Image of a cubist/futuristic style sculpture
Lee Bul, Long Tail Halo: CTCS #2, 2024; stainless steel, ethylene-vinyl acetate, carbon fiber, paint and polyurethane. Courtesy the artist Image credit: The Metropolitan Museum of Art, Photo by Eugenia Burnett Tinsley.

These art historical associations and connections extend further in relation to the museum’s collection, which includes medieval armor and the sculptures of futurist artist Umberto Boccioni. This unique series also ties back to Lee Bul’s early works, when she primarily engaged in performance art. By using the body and creating extensions, the Korean artist addressed the paradoxes of an authoritative traditional Korean society, challenging cultural norms and blending surreal and dystopian imagery with a critical perspective on relevant societal issues. Her themes explored gender, technology, the body, and romantic ideals within the context of Korea’s rapid modernization.

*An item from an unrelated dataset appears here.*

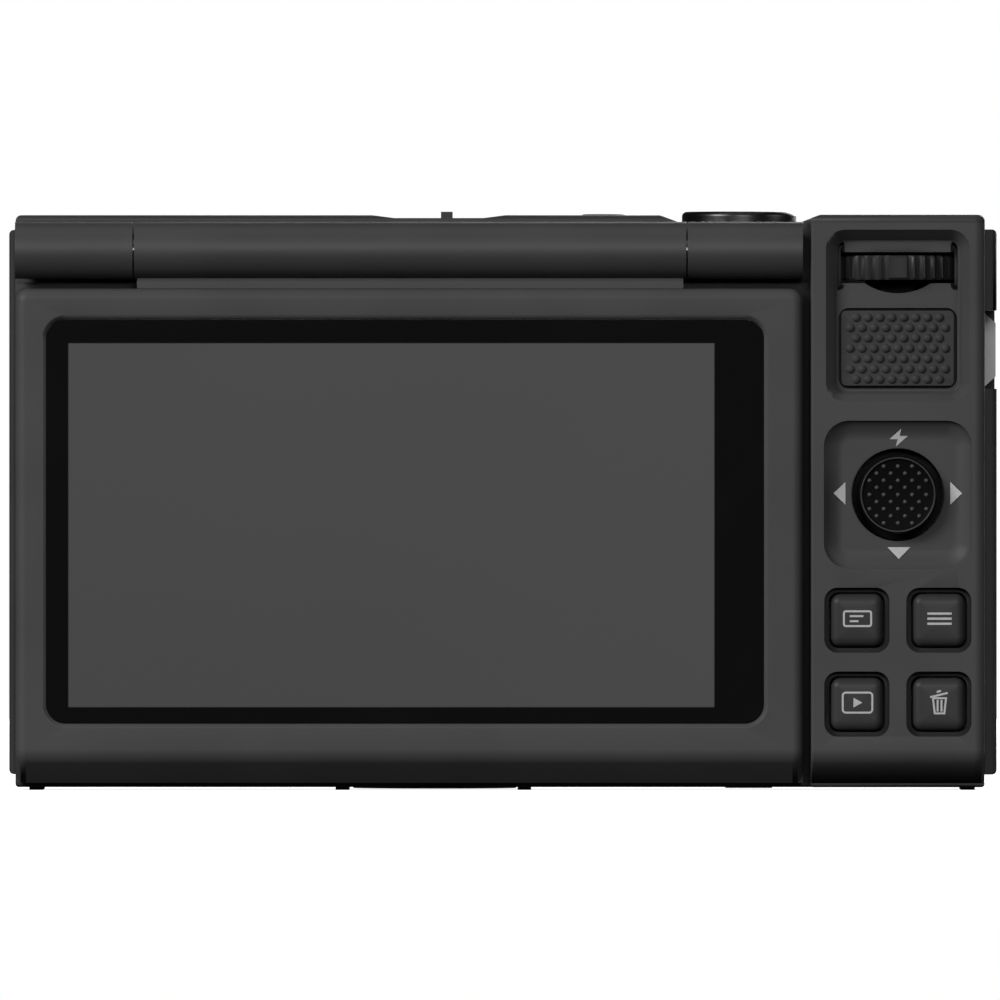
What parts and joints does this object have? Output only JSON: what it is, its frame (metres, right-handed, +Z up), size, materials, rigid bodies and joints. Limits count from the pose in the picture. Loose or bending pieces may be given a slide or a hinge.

“Lee Bul brings her signature visual language to the facade niches and provokes us with her elegant yet haunting figures,” said Lesley Ma, Ming Chu Hsu and Daniel Xu Curator in the Department of Modern and Contemporary Art, in a statement. “Long Tail Halo animates the facade and triggers layers of associations that will keep us thinking about the role of sculpture in contemporary culture.” Taking it further, these four guardians can also be read as archetypal figures at a strange confluence of classic and present-day, engaging in a prophetic exploration of human nature’s complexities that go beyond time and space.

Lee Bul, Long Tail Halo: The Secret Sharer III, 2024; stainless steel, polycarbonate, acrylic and polyurethane. Courtesy the artist Image credit: The Metropolitan Museum of Art, Photo by Eugenia Burnett Tinsley.

Lee Bul’s Long Tail Halo is on view through May 27, 2025. Additionally, two of Lee’s works in the Met’s collection are currently featured in “Lineages: Korean Art at the Met,” an exhibition celebrating the 25th anniversary of the museum’s Arts of Korea gallery, on view through October 20.